* **WORK TO COMPLETE**:
Each line that follows should be printed again exactly as it stands.

+ + +

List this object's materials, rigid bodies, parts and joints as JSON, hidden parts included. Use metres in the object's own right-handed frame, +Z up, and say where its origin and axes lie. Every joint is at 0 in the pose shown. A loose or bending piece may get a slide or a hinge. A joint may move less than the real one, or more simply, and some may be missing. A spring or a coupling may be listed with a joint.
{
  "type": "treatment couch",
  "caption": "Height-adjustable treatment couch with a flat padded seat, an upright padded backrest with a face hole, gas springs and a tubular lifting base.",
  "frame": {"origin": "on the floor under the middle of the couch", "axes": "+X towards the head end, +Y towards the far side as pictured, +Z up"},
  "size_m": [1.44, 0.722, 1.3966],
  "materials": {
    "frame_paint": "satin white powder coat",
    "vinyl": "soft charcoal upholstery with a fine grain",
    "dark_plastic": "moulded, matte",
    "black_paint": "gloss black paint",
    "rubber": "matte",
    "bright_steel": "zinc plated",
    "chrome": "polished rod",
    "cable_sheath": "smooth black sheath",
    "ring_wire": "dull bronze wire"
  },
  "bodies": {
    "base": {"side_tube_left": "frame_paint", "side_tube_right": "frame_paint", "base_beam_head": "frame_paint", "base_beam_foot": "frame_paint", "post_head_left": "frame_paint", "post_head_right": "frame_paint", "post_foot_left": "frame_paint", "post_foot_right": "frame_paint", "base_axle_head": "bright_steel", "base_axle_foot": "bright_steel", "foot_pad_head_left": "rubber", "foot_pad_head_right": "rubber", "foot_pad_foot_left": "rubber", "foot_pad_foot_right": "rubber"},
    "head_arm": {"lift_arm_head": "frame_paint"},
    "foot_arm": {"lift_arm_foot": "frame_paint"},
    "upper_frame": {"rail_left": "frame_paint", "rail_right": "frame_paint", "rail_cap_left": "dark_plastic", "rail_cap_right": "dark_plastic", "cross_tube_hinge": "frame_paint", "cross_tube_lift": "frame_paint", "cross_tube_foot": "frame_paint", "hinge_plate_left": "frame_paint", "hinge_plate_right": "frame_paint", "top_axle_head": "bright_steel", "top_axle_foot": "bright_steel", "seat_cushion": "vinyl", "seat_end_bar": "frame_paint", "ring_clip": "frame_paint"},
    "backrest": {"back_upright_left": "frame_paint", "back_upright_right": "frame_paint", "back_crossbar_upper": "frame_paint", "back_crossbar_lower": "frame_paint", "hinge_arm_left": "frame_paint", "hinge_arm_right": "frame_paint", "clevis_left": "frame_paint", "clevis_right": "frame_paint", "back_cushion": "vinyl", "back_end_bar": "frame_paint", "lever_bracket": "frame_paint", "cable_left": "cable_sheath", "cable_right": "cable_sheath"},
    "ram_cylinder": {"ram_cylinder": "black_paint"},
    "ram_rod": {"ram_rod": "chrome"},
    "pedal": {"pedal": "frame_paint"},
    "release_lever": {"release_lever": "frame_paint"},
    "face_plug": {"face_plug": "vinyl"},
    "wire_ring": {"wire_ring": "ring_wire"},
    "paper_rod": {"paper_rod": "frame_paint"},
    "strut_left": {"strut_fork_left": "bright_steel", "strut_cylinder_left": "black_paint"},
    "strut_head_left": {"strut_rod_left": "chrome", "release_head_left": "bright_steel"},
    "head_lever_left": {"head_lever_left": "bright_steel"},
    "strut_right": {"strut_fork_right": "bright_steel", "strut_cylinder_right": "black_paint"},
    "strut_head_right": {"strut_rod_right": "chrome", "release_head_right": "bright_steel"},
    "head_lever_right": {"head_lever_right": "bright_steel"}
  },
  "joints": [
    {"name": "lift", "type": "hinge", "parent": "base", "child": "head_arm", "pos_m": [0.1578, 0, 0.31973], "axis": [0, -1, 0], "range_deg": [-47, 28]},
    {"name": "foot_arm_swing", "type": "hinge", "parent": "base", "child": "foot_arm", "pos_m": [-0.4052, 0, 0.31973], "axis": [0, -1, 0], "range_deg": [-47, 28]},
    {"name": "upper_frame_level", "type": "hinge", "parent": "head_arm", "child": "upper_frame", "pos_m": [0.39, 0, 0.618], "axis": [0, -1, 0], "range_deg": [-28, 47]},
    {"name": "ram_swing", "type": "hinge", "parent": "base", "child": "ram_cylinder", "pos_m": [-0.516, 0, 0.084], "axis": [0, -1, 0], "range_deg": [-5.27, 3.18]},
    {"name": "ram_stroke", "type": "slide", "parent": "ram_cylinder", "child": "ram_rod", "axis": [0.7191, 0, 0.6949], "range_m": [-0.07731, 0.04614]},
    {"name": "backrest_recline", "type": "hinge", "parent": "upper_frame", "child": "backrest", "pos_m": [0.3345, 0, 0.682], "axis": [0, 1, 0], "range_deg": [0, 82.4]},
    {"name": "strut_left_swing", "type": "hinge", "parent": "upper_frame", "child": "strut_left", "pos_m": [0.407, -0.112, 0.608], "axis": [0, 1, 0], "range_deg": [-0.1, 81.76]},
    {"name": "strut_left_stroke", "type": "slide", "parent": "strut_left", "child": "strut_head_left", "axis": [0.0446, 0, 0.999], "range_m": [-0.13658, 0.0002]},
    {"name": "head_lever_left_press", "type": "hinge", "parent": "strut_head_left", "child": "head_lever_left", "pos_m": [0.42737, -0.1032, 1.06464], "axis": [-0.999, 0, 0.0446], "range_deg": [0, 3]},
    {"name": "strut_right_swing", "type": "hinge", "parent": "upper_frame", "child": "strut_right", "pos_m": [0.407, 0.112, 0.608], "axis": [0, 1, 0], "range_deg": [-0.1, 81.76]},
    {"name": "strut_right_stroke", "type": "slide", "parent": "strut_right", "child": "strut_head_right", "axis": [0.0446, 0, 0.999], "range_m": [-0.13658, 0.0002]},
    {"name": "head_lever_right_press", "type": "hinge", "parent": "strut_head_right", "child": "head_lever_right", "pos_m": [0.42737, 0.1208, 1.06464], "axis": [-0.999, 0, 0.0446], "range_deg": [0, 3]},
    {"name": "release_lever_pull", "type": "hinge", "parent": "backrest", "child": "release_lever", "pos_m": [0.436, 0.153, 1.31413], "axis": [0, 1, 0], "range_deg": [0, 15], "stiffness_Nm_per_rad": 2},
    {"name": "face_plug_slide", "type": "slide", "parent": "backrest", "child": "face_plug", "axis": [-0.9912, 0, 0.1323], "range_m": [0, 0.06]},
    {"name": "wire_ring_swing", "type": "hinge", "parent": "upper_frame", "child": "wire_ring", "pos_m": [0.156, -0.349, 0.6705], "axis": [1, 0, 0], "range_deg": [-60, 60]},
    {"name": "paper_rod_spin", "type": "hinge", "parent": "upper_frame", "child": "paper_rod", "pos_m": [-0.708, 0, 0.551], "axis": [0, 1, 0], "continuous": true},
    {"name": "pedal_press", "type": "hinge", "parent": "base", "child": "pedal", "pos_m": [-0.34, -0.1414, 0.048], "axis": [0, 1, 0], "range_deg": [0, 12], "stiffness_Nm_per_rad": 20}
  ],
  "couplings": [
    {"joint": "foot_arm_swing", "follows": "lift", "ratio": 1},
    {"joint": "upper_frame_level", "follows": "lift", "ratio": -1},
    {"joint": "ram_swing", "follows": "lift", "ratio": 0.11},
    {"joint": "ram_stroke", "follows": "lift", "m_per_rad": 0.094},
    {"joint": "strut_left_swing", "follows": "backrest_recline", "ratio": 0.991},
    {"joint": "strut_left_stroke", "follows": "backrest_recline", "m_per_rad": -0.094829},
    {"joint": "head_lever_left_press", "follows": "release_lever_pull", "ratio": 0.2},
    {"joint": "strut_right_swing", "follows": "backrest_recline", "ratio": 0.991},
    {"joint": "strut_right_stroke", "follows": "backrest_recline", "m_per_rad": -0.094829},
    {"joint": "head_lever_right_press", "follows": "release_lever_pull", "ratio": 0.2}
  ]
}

+ + +

* **SOLUTION TO THIS EXERCISE**:
List this object's materials, rigid bodies, parts and joints as JSON, hidden parts included. Use metres in the object's own right-handed frame, +Z up, and say where its origin and axes lie. Every joint is at 0 in the pose shown. A loose or bending piece may get a slide or a hinge. A joint may move less than the real one, or more simply, and some may be missing. A spring or a coupling may be listed with a joint.
{
  "type": "treatment couch",
  "caption": "Height-adjustable treatment couch with a flat padded seat, an upright padded backrest with a face hole, gas springs and a tubular lifting base.",
  "frame": {"origin": "on the floor under the middle of the couch", "axes": "+X towards the head end, +Y towards the far side as pictured, +Z up"},
  "size_m": [1.44, 0.722, 1.3966],
  "materials": {
    "frame_paint": "satin white powder coat",
    "vinyl": "soft charcoal upholstery with a fine grain",
    "dark_plastic": "moulded, matte",
    "black_paint": "gloss black paint",
    "rubber": "matte",
    "bright_steel": "zinc plated",
    "chrome": "polished rod",
    "cable_sheath": "smooth black sheath",
    "ring_wire": "dull bronze wire"
  },
  "bodies": {
    "base": {"side_tube_left": "frame_paint", "side_tube_right": "frame_paint", "base_beam_head": "frame_paint", "base_beam_foot": "frame_paint", "post_head_left": "frame_paint", "post_head_right": "frame_paint", "post_foot_left": "frame_paint", "post_foot_right": "frame_paint", "base_axle_head": "bright_steel", "base_axle_foot": "bright_steel", "foot_pad_head_left": "rubber", "foot_pad_head_right": "rubber", "foot_pad_foot_left": "rubber", "foot_pad_foot_right": "rubber"},
    "head_arm": {"lift_arm_head": "frame_paint"},
    "foot_arm": {"lift_arm_foot": "frame_paint"},
    "upper_frame": {"rail_left": "frame_paint", "rail_right": "frame_paint", "rail_cap_left": "dark_plastic", "rail_cap_right": "dark_plastic", "cross_tube_hinge": "frame_paint", "cross_tube_lift": "frame_paint", "cross_tube_foot": "frame_paint", "hinge_plate_left": "frame_paint", "hinge_plate_right": "frame_paint", "top_axle_head": "bright_steel", "top_axle_foot": "bright_steel", "seat_cushion": "vinyl", "seat_end_bar": "frame_paint", "ring_clip": "frame_paint"},
    "backrest": {"back_upright_left": "frame_paint", "back_upright_right": "frame_paint", "back_crossbar_upper": "frame_paint", "back_crossbar_lower": "frame_paint", "hinge_arm_left": "frame_paint", "hinge_arm_right": "frame_paint", "clevis_left": "frame_paint", "clevis_right": "frame_paint", "back_cushion": "vinyl", "back_end_bar": "frame_paint", "lever_bracket": "frame_paint", "cable_left": "cable_sheath", "cable_right": "cable_sheath"},
    "ram_cylinder": {"ram_cylinder": "black_paint"},
    "ram_rod": {"ram_rod": "chrome"},
    "pedal": {"pedal": "frame_paint"},
    "release_lever": {"release_lever": "frame_paint"},
    "face_plug": {"face_plug": "vinyl"},
    "wire_ring": {"wire_ring": "ring_wire"},
    "paper_rod": {"paper_rod": "frame_paint"},
    "strut_left": {"strut_fork_left": "bright_steel", "strut_cylinder_left": "black_paint"},
    "strut_head_left": {"strut_rod_left": "chrome", "release_head_left": "bright_steel"},
    "head_lever_left": {"head_lever_left": "bright_steel"},
    "strut_right": {"strut_fork_right": "bright_steel", "strut_cylinder_right": "black_paint"},
    "strut_head_right": {"strut_rod_right": "chrome", "release_head_right": "bright_steel"},
    "head_lever_right": {"head_lever_right": "bright_steel"}
  },
  "joints": [
    {"name": "lift", "type": "hinge", "parent": "base", "child": "head_arm", "pos_m": [0.1578, 0, 0.31973], "axis": [0, -1, 0], "range_deg": [-47, 28]},
    {"name": "foot_arm_swing", "type": "hinge", "parent": "base", "child": "foot_arm", "pos_m": [-0.4052, 0, 0.31973], "axis": [0, -1, 0], "range_deg": [-47, 28]},
    {"name": "upper_frame_level", "type": "hinge", "parent": "head_arm", "child": "upper_frame", "pos_m": [0.39, 0, 0.618], "axis": [0, -1, 0], "range_deg": [-28, 47]},
    {"name": "ram_swing", "type": "hinge", "parent": "base", "child": "ram_cylinder", "pos_m": [-0.516, 0, 0.084], "axis": [0, -1, 0], "range_deg": [-5.27, 3.18]},
    {"name": "ram_stroke", "type": "slide", "parent": "ram_cylinder", "child": "ram_rod", "axis": [0.7191, 0, 0.6949], "range_m": [-0.07731, 0.04614]},
    {"name": "backrest_recline", "type": "hinge", "parent": "upper_frame", "child": "backrest", "pos_m": [0.3345, 0, 0.682], "axis": [0, 1, 0], "range_deg": [0, 82.4]},
    {"name": "strut_left_swing", "type": "hinge", "parent": "upper_frame", "child": "strut_left", "pos_m": [0.407, -0.112, 0.608], "axis": [0, 1, 0], "range_deg": [-0.1, 81.76]},
    {"name": "strut_left_stroke", "type": "slide", "parent": "strut_left", "child": "strut_head_left", "axis": [0.0446, 0, 0.999], "range_m": [-0.13658, 0.0002]},
    {"name": "head_lever_left_press", "type": "hinge", "parent": "strut_head_left", "child": "head_lever_left", "pos_m": [0.42737, -0.1032, 1.06464], "axis": [-0.999, 0, 0.0446], "range_deg": [0, 3]},
    {"name": "strut_right_swing", "type": "hinge", "parent": "upper_frame", "child": "strut_right", "pos_m": [0.407, 0.112, 0.608], "axis": [0, 1, 0], "range_deg": [-0.1, 81.76]},
    {"name": "strut_right_stroke", "type": "slide", "parent": "strut_right", "child": "strut_head_right", "axis": [0.0446, 0, 0.999], "range_m": [-0.13658, 0.0002]},
    {"name": "head_lever_right_press", "type": "hinge", "parent": "strut_head_right", "child": "head_lever_right", "pos_m": [0.42737, 0.1208, 1.06464], "axis": [-0.999, 0, 0.0446], "range_deg": [0, 3]},
    {"name": "release_lever_pull", "type": "hinge", "parent": "backrest", "child": "release_lever", "pos_m": [0.436, 0.153, 1.31413], "axis": [0, 1, 0], "range_deg": [0, 15], "stiffness_Nm_per_rad": 2},
    {"name": "face_plug_slide", "type": "slide", "parent": "backrest", "child": "face_plug", "axis": [-0.9912, 0, 0.1323], "range_m": [0, 0.06]},
    {"name": "wire_ring_swing", "type": "hinge", "parent": "upper_frame", "child": "wire_ring", "pos_m": [0.156, -0.349, 0.6705], "axis": [1, 0, 0], "range_deg": [-60, 60]},
    {"name": "paper_rod_spin", "type": "hinge", "parent": "upper_frame", "child": "paper_rod", "pos_m": [-0.708, 0, 0.551], "axis": [0, 1, 0], "continuous": true},
    {"name": "pedal_press", "type": "hinge", "parent": "base", "child": "pedal", "pos_m": [-0.34, -0.1414, 0.048], "axis": [0, 1, 0], "range_deg": [0, 12], "stiffness_Nm_per_rad": 20}
  ],
  "couplings": [
    {"joint": "foot_arm_swing", "follows": "lift", "ratio": 1},
    {"joint": "upper_frame_level", "follows": "lift", "ratio": -1},
    {"joint": "ram_swing", "follows": "lift", "ratio": 0.11},
    {"joint": "ram_stroke", "follows": "lift", "m_per_rad": 0.094},
    {"joint": "strut_left_swing", "follows": "backrest_recline", "ratio": 0.991},
    {"joint": "strut_left_stroke", "follows": "backrest_recline", "m_per_rad": -0.094829},
    {"joint": "head_lever_left_press", "follows": "release_lever_pull", "ratio": 0.2},
    {"joint": "strut_right_swing", "follows": "backrest_recline", "ratio": 0.991},
    {"joint": "strut_right_stroke", "follows": "backrest_recline", "m_per_rad": -0.094829},
    {"joint": "head_lever_right_press", "follows": "release_lever_pull", "ratio": 0.2}
  ]
}